Every entry here needs to be repeated exactly.
━━━━━ Exercise material
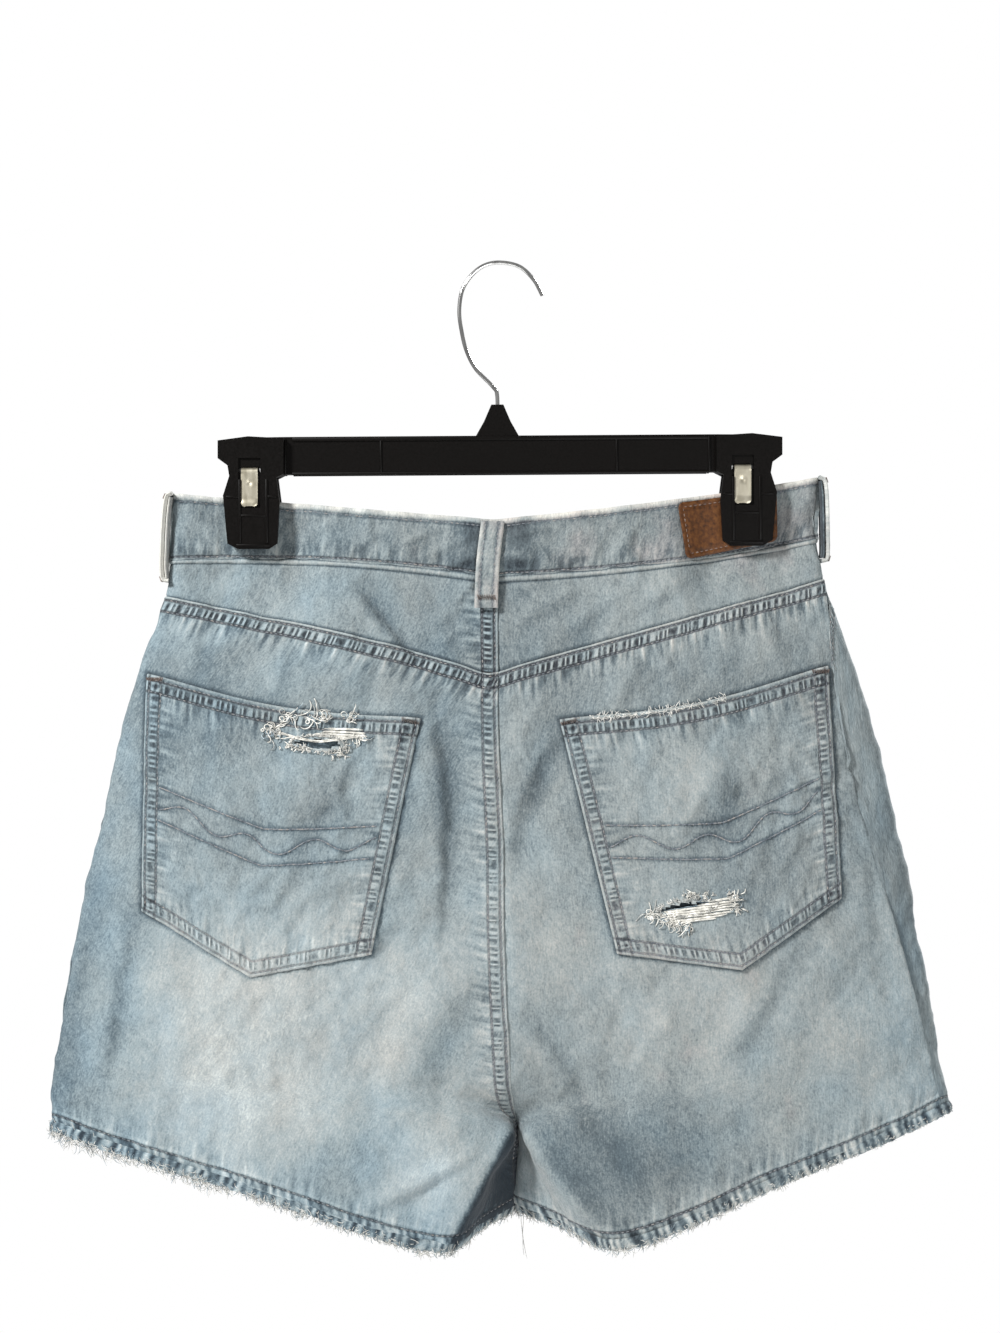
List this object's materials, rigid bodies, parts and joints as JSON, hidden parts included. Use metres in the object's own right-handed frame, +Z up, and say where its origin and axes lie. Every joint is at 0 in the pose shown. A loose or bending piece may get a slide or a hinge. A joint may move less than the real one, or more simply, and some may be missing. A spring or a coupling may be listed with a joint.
{
  "type": "denim shorts on a clip hanger",
  "caption": "High-waisted denim shorts with frayed hems, back pockets and belt loops, hung by the waistband from a clip hanger with a wire hook.",
  "frame": {"origin": "inner top of the hanger's hook, where a rail carries it", "axes": "+Z up, -Y out of the wearer's back, +X towards the wearer's right"},
  "size_m": [0.5075, 0.0542, 0.5598],
  "materials": {
    "denim": "light blue washed cotton twill",
    "fray": "loose cream cotton yarn",
    "leather": "smooth brown leather",
    "button_metal": "aged brass",
    "black_plastic": "moulded black",
    "spring_steel": "bright rolled strip",
    "hook_wire": "bright plated wire"
  },
  "bodies": {
    "root": {"back_left": "denim", "back_right": "denim", "yoke_left": "denim", "yoke_right": "denim", "front_left": "denim", "front_right": "denim", "pocket_facing_left": "denim", "pocket_facing_right": "denim", "waistband_back": "denim", "waistband_front_left": "denim", "waistband_front_right": "denim", "loop_centre": "denim", "loop_side_left": "denim", "loop_side_right": "denim", "loop_front_left": "denim", "loop_front_right": "denim", "back_pocket_left": "denim", "back_pocket_right": "denim", "fly_placket": "denim", "hem_fringe_left": "fray", "hem_fringe_right": "fray", "leather_patch": "leather", "waist_button": "button_metal", "hanger_bar": "black_plastic", "clip_jaw_left": "black_plastic", "clip_jaw_right": "black_plastic", "clip_spring_left": "spring_steel", "clip_spring_right": "spring_steel", "hanger_hook": "hook_wire"}
  },
  "joints": []
}
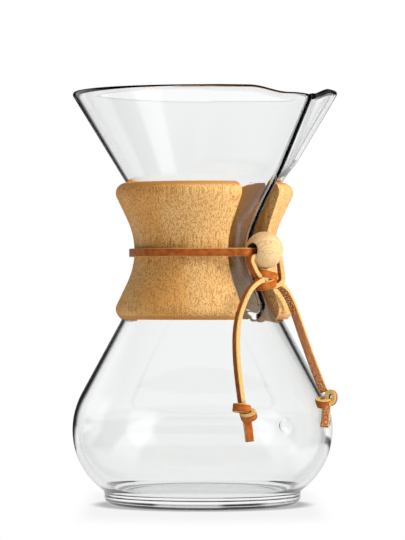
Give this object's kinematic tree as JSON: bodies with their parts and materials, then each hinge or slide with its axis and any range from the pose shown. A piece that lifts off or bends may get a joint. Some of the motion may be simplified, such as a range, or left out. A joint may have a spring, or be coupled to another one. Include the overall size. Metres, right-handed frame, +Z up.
━━━━━━━━━━
Correct response:
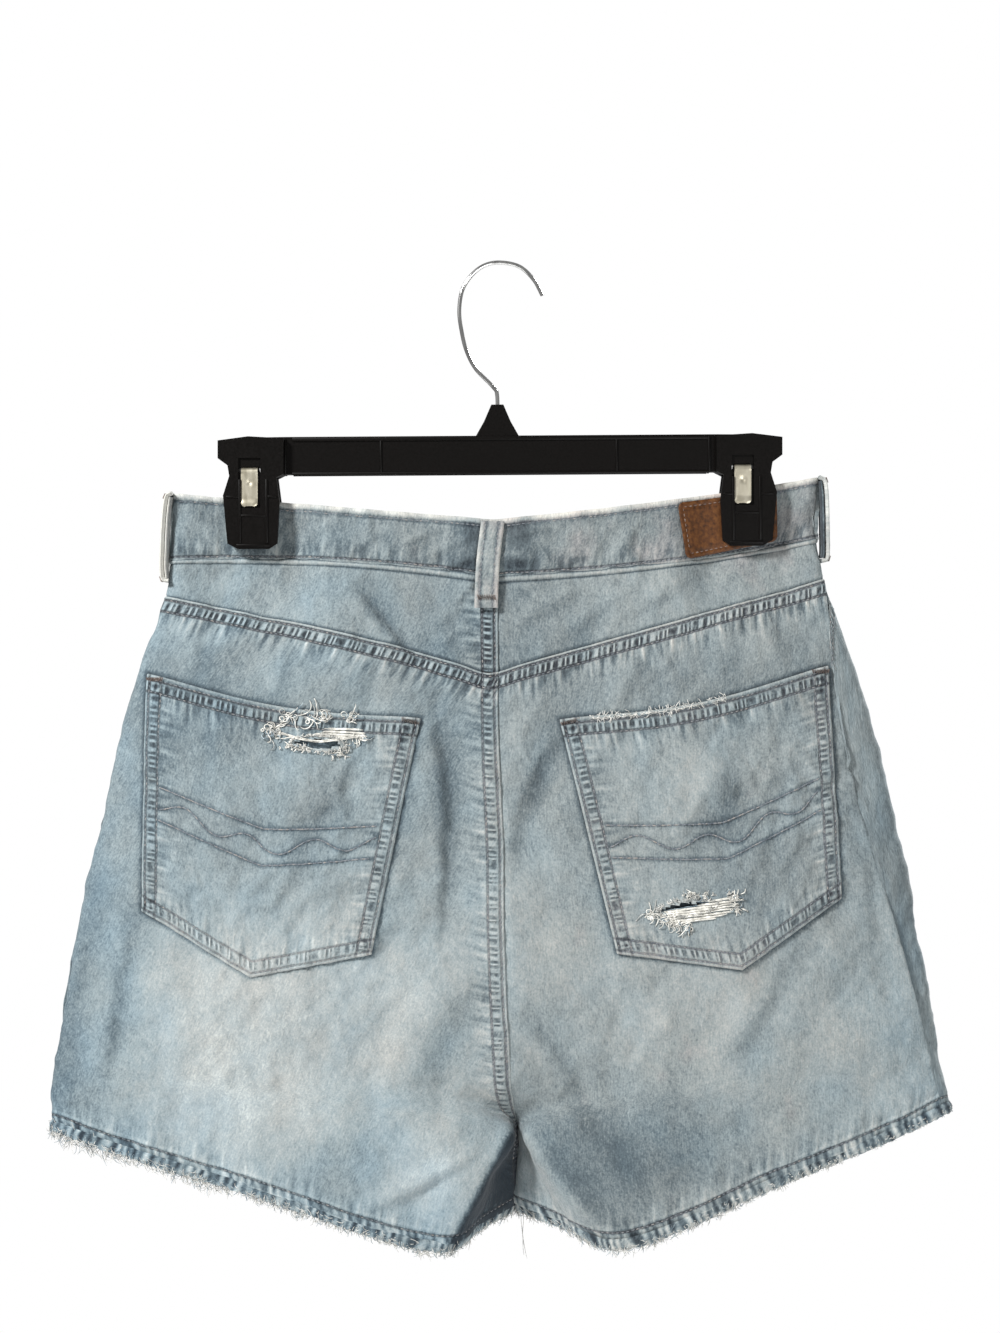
List this object's materials, rigid bodies, parts and joints as JSON, hidden parts included. Use metres in the object's own right-handed frame, +Z up, and say where its origin and axes lie. Every joint is at 0 in the pose shown. A loose or bending piece may get a slide or a hinge. A joint may move less than the real one, or more simply, and some may be missing. A spring or a coupling may be listed with a joint.
{
  "type": "denim shorts on a clip hanger",
  "caption": "High-waisted denim shorts with frayed hems, back pockets and belt loops, hung by the waistband from a clip hanger with a wire hook.",
  "frame": {"origin": "inner top of the hanger's hook, where a rail carries it", "axes": "+Z up, -Y out of the wearer's back, +X towards the wearer's right"},
  "size_m": [0.5075, 0.0542, 0.5598],
  "materials": {
    "denim": "light blue washed cotton twill",
    "fray": "loose cream cotton yarn",
    "leather": "smooth brown leather",
    "button_metal": "aged brass",
    "black_plastic": "moulded black",
    "spring_steel": "bright rolled strip",
    "hook_wire": "bright plated wire"
  },
  "bodies": {
    "root": {"back_left": "denim", "back_right": "denim", "yoke_left": "denim", "yoke_right": "denim", "front_left": "denim", "front_right": "denim", "pocket_facing_left": "denim", "pocket_facing_right": "denim", "waistband_back": "denim", "waistband_front_left": "denim", "waistband_front_right": "denim", "loop_centre": "denim", "loop_side_left": "denim", "loop_side_right": "denim", "loop_front_left": "denim", "loop_front_right": "denim", "back_pocket_left": "denim", "back_pocket_right": "denim", "fly_placket": "denim", "hem_fringe_left": "fray", "hem_fringe_right": "fray", "leather_patch": "leather", "waist_button": "button_metal", "hanger_bar": "black_plastic", "clip_jaw_left": "black_plastic", "clip_jaw_right": "black_plastic", "clip_spring_left": "spring_steel", "clip_spring_right": "spring_steel", "hanger_hook": "hook_wire"}
  },
  "joints": []
}
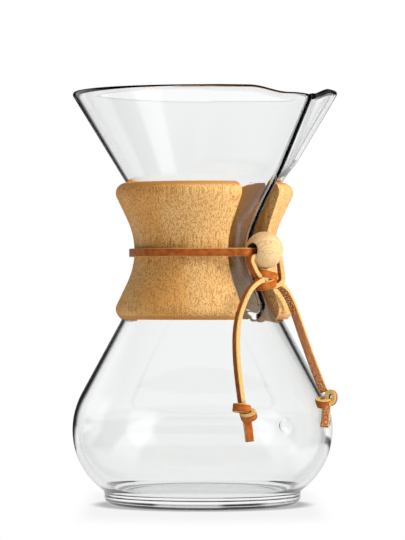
Give this object's kinematic tree as JSON: bodies with their parts and materials, then each hinge or slide with its axis and any range from the pose shown. A piece that lifts off or bends may get a joint. Some of the motion may be simplified, such as a range, or left out. A joint may have a spring, or be coupled to another one. Include the overall size. Metres, right-handed frame, +Z up.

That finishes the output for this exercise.